Chand Bibi of Ahmadnagar and her evolution as a “Warrior Queen”: a glimpse into the popular representations from the 16th to 21st centuries
Abstract / Summary
This thesis is an investigation into the popular narratives surrounding the figure of Chand Bibi, a 16th century warrior queen from the Deccan in Central India. Neither the historical figure of Chand Bibi nor the numerous popular representations of her produced in India from the 16th to 21st centuries have received much attention in academia. In one of the few pieces of scholarship on Chand Bibi, Katheryn Hansen has written about her as a warrior queen.

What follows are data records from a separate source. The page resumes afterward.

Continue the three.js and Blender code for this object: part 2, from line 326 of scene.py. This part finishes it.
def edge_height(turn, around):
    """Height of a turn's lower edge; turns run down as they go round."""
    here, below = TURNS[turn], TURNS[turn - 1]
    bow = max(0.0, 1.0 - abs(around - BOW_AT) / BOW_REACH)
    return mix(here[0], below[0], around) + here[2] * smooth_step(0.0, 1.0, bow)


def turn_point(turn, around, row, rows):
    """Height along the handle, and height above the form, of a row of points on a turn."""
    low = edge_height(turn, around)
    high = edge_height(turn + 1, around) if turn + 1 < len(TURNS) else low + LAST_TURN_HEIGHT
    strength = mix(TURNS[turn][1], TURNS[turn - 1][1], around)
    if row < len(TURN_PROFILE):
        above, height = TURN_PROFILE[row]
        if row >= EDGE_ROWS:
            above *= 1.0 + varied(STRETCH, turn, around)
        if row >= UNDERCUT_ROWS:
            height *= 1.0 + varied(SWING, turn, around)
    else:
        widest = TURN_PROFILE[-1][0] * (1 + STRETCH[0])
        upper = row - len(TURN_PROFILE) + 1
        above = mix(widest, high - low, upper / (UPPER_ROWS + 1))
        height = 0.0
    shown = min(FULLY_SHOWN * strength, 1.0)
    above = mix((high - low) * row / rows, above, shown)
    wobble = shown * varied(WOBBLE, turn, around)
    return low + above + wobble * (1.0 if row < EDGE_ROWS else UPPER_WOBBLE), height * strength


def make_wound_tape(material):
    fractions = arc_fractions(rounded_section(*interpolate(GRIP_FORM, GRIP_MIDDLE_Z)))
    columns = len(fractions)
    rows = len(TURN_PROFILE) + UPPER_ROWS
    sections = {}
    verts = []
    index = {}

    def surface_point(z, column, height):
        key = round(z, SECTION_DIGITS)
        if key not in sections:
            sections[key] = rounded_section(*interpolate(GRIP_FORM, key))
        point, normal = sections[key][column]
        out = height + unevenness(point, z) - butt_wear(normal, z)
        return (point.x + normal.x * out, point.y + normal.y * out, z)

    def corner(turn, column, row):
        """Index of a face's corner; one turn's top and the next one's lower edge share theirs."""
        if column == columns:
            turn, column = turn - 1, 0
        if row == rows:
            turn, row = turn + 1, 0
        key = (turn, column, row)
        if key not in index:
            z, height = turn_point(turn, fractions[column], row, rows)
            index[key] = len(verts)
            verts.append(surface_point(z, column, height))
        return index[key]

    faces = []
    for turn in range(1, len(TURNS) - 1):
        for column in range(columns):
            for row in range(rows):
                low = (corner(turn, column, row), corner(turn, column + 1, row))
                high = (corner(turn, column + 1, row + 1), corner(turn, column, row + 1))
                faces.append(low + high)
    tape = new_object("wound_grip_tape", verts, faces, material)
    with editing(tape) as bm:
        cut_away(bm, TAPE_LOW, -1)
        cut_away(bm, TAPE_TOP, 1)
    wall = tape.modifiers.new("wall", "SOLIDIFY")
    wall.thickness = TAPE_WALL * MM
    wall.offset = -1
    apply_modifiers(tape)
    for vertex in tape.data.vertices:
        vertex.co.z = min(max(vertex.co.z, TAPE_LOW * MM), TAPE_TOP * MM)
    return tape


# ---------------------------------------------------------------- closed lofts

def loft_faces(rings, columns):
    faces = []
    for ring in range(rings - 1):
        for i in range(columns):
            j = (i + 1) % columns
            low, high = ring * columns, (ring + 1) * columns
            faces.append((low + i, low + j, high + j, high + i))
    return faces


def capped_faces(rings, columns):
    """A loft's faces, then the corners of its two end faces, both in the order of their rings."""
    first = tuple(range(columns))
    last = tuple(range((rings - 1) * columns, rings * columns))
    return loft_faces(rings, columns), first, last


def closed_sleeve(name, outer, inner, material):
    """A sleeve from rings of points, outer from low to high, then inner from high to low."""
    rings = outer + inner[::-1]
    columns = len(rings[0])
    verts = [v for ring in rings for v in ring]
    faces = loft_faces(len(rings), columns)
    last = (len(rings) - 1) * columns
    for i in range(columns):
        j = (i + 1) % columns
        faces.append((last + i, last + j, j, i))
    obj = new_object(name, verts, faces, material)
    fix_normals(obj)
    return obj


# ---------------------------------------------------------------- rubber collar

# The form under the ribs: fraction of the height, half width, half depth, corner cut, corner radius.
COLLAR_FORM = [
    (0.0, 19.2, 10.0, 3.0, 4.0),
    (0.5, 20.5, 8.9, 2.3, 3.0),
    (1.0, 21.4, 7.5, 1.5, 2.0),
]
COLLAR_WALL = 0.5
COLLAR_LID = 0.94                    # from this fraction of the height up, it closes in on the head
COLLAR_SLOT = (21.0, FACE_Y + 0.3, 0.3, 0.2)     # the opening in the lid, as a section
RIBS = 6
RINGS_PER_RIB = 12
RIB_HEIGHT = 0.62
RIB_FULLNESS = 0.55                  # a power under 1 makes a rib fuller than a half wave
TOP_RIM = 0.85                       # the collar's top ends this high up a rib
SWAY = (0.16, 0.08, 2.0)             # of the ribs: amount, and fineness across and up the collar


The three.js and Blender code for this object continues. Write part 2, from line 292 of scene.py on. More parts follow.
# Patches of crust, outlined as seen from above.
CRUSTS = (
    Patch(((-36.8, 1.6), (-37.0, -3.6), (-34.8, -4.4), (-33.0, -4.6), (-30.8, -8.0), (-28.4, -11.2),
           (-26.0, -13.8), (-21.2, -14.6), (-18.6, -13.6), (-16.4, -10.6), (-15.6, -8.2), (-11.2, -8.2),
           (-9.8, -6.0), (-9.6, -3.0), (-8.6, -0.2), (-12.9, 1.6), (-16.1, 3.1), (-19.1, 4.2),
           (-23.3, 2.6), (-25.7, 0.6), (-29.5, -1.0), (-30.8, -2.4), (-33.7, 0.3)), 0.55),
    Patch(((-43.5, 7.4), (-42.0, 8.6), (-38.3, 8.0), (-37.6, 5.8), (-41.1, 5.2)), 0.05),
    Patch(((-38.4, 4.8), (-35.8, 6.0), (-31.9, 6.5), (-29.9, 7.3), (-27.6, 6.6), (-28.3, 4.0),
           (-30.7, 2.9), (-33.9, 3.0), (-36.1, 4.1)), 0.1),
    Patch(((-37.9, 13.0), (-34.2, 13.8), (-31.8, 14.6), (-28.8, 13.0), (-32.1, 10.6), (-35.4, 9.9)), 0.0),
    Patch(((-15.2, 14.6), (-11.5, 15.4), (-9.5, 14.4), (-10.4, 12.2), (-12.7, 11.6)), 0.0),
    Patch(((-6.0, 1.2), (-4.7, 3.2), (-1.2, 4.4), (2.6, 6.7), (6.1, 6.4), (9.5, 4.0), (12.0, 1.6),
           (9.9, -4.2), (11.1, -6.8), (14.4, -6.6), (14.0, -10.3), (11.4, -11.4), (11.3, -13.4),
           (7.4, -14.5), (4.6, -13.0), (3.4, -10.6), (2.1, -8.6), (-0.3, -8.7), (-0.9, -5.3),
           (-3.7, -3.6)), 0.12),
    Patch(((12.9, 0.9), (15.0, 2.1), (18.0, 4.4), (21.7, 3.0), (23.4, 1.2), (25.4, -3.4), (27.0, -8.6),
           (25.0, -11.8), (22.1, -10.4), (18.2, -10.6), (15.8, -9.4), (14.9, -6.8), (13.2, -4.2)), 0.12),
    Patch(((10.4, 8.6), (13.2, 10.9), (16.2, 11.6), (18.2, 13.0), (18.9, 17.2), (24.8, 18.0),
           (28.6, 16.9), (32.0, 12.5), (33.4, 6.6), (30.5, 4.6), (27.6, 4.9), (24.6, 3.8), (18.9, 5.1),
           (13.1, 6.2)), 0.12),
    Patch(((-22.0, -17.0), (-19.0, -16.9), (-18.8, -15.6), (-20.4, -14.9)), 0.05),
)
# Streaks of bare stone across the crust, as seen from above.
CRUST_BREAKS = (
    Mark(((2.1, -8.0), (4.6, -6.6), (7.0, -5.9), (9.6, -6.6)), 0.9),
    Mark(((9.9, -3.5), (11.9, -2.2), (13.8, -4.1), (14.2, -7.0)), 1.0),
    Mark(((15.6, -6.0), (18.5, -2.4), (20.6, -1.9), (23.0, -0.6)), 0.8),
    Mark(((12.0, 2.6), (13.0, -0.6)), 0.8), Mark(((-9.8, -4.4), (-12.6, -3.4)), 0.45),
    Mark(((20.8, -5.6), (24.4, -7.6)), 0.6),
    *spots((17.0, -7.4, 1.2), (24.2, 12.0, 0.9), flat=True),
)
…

However, in the earliest historical sources, concentrated mainly in Ahmadnagar and Bijapur from the 16th to 18th centuries, one does not find Chand Bibi primarily characterized in this role. There is a basic skeletal story that allows for Chand Bibi to fit into the role of a warrior queen later, but her contemporaries did not think of her as such: rather, she was known for her beauty, valor, and piety, all together. Chand Bibi’s figure was then reinvented in artistic and literary circles in Hyderabad Deccan under the rule of the Asaf Jah Nizams. In the miniature paintings, Chand Bibi is found hawking, much in the style of the Mughal rulers. The ensuing literature regarded her as identical to Queen Elizabeth I and Empress Nur Jahan. Chand Bibi’s persona, therefore, began to be centered on her royalty, rather than her beauty or piety. What followed were the representations of Chand Bibi produced during Crown Raj. A parallel was drawn with Shivaji in art, theatres, and cinemas from Calcutta to Pune, against the backdrop of the anticolonial movement. In Bombay, she was depicted as a warrior styled after the Mughal rulers, within the framework of the Congress-led freedom struggle. Meanwhile, in London, she was likened to Joan of Arc, in the context of the suffragette movement and the Great War. Chand Bibi’s portrayal from this era is focused on her martial prowess, transforming her to a warrior queen. This image persists to date. In this thesis, I explore how Chand Bibi’s public image evolved from being a royal figure recorded in a few select sources to becoming popularly known as a warrior queen.